> [DATA]:

START

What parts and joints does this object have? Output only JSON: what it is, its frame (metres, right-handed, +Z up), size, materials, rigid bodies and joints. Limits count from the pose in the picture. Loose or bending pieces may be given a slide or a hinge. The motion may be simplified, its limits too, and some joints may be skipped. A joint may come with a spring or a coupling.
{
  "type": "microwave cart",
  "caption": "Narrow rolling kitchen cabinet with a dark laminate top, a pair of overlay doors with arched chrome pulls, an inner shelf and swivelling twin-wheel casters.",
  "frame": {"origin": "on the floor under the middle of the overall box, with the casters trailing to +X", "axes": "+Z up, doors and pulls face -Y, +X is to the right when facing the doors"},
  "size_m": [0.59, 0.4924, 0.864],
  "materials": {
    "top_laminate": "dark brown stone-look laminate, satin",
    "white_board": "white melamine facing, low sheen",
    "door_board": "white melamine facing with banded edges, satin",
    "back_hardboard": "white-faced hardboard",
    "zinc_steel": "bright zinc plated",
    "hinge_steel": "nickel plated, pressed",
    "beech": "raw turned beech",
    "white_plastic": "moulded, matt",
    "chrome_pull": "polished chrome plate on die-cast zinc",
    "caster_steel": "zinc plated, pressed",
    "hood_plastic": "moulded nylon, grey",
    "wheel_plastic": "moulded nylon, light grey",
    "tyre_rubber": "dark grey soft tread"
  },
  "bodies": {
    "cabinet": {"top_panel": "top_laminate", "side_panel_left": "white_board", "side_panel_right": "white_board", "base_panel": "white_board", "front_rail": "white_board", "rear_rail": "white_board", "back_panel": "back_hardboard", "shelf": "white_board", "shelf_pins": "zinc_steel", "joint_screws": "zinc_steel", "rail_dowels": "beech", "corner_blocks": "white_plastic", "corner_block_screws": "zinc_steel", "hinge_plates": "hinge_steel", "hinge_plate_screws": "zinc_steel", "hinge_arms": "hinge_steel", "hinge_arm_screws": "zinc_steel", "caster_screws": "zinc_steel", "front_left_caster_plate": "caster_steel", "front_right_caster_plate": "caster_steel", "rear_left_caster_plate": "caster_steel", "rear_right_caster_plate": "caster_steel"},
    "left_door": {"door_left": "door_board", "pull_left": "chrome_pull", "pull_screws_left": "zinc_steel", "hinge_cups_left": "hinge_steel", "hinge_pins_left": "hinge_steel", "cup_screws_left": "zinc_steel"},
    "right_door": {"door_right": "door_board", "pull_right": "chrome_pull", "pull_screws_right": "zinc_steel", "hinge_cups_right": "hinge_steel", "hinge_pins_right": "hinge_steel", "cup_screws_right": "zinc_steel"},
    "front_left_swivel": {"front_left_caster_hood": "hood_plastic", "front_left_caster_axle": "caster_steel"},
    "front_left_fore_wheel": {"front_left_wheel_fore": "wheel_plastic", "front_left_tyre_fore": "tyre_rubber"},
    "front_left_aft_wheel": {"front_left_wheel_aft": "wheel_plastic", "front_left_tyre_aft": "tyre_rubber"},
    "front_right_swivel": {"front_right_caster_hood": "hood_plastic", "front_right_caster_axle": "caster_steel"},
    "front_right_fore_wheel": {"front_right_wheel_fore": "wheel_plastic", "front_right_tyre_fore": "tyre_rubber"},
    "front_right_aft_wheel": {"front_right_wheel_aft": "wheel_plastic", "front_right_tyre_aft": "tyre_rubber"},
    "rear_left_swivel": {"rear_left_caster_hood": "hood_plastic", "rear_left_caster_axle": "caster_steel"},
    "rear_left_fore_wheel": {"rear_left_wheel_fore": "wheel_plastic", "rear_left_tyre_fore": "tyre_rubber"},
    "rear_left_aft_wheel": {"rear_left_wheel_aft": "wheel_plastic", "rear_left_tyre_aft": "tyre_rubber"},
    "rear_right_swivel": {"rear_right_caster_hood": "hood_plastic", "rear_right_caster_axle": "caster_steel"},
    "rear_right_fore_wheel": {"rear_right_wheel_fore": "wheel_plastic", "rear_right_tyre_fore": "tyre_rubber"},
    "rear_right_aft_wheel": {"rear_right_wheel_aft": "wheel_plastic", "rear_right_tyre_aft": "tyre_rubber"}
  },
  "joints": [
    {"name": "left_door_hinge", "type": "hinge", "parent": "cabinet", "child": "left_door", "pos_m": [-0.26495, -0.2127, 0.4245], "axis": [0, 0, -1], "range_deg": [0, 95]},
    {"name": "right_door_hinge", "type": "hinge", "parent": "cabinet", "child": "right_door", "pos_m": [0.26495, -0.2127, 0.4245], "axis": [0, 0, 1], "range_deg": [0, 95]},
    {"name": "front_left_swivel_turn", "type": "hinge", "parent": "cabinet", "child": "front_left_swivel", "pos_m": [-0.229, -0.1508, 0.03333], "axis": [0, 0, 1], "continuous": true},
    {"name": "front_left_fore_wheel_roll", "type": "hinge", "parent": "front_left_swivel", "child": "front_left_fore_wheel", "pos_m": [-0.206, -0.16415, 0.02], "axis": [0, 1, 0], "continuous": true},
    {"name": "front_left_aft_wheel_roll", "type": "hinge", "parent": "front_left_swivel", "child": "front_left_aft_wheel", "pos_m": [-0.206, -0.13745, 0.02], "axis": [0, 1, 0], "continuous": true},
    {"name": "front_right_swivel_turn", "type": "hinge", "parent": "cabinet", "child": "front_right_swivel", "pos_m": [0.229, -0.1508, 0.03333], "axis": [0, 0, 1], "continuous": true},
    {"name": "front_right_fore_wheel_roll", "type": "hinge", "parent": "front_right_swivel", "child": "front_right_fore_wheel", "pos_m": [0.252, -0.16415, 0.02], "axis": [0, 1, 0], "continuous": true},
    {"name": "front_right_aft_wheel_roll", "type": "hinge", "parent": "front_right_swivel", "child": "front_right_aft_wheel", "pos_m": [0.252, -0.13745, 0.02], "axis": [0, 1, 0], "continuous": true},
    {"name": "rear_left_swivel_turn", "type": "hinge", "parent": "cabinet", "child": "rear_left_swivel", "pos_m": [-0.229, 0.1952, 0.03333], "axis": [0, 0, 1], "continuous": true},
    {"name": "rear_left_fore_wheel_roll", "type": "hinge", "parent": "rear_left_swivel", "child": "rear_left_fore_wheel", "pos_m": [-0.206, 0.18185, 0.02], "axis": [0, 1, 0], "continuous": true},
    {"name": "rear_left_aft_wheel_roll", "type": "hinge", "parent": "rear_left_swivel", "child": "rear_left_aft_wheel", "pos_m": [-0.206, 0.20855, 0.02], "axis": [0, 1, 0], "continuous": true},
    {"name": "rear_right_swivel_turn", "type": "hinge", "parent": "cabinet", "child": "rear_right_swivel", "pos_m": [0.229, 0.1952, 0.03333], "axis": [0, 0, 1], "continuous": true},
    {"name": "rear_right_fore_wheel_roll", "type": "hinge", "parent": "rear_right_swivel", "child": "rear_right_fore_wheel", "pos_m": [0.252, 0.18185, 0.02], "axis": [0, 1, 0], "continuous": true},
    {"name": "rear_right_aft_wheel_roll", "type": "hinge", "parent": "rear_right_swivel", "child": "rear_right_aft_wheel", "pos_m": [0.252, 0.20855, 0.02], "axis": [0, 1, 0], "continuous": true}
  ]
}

END

> [WHAT IS ASKED]: Extract all lines that hold the word "bodies".

> [EXERCISE RESULT]:
What parts and joints does this object have? Output only JSON: what it is, its frame (metres, right-handed, +Z up), size, materials, rigid bodies and joints. Limits count from the pose in the picture. Loose or bending pieces may be given a slide or a hinge. The motion may be simplified, its limits too, and some joints may be skipped. A joint may come with a spring or a coupling.
  "bodies": {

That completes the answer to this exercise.